Reproduce verbatim only the lines from the one containing "Recreate this object" through the last line below, both included.

───── Input records

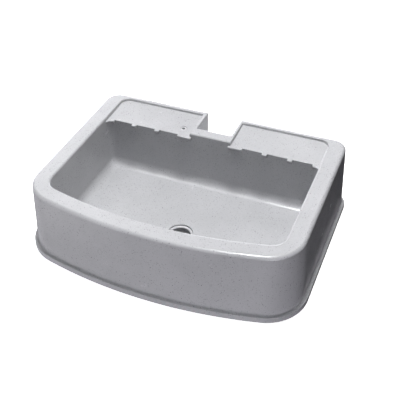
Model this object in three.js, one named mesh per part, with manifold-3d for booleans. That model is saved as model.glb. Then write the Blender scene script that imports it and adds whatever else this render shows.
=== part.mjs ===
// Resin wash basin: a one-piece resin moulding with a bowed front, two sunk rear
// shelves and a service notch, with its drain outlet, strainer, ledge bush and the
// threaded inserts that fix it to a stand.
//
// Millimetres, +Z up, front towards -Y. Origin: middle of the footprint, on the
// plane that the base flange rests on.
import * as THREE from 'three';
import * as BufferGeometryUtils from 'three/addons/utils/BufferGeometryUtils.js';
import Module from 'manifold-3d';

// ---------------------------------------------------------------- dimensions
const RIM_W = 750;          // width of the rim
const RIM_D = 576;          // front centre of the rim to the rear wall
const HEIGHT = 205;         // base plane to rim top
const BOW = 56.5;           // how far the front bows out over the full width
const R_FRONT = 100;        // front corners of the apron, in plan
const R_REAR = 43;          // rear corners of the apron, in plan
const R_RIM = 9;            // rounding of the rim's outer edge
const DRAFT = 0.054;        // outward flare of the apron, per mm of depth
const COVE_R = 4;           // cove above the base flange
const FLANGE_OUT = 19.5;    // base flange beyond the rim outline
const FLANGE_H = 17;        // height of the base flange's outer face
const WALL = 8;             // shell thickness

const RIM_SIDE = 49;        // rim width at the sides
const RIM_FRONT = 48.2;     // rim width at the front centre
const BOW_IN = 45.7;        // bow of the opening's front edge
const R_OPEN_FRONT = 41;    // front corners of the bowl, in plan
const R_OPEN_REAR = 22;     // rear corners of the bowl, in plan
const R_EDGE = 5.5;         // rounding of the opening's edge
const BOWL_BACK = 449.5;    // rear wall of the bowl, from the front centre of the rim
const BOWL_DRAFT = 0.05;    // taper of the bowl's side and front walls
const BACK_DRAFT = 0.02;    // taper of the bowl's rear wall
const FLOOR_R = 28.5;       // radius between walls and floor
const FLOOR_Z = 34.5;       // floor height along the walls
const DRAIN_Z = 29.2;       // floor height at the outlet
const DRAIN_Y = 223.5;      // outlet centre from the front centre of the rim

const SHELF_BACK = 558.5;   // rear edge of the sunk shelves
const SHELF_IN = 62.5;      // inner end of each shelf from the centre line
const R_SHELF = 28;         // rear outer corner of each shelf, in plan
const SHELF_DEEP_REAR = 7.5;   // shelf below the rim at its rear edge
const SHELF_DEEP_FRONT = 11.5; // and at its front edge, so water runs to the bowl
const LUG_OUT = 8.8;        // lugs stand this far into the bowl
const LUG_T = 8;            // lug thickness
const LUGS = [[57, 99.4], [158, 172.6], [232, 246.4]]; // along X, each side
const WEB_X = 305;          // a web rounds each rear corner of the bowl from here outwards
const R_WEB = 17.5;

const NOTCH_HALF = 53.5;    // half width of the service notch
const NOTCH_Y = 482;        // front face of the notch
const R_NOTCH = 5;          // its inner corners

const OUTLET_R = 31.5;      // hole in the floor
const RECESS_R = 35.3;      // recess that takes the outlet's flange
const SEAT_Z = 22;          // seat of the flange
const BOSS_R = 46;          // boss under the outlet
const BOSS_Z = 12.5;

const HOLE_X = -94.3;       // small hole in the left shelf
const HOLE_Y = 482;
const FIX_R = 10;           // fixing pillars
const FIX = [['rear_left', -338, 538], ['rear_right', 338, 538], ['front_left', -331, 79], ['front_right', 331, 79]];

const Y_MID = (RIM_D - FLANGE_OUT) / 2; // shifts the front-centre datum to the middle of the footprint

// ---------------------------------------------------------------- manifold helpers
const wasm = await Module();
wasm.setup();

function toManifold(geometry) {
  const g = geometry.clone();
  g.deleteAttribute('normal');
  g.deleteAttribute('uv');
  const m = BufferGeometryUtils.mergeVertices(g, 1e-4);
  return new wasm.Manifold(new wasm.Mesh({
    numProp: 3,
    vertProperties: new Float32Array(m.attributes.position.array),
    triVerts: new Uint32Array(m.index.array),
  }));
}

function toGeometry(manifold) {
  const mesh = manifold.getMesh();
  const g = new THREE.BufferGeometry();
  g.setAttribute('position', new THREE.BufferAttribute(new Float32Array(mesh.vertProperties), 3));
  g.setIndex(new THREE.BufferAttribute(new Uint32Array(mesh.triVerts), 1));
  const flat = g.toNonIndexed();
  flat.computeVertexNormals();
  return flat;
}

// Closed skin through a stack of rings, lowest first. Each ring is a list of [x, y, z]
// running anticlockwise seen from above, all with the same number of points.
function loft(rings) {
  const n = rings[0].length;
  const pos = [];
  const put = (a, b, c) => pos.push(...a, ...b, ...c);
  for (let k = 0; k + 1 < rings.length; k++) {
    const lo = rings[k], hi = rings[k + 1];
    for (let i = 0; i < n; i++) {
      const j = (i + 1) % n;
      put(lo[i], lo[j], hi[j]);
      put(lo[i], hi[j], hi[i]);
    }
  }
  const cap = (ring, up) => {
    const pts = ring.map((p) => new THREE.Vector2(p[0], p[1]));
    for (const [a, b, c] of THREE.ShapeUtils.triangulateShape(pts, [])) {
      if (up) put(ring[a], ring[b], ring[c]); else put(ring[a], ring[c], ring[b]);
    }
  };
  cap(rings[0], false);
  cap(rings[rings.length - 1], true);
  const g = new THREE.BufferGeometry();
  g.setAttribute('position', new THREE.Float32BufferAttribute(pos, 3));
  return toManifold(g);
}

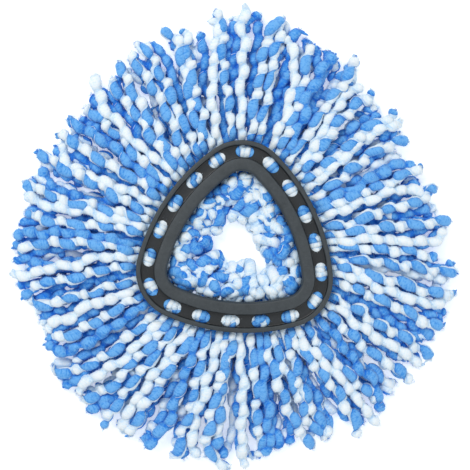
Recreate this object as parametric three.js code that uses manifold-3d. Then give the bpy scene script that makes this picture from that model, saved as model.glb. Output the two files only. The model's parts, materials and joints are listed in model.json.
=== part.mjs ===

──────────

● The answer
Recreate this object as parametric three.js code that uses manifold-3d. Then give the bpy scene script that makes this picture from that model, saved as model.glb. Output the two files only. The model's parts, materials and joints are listed in model.json.
=== part.mjs ===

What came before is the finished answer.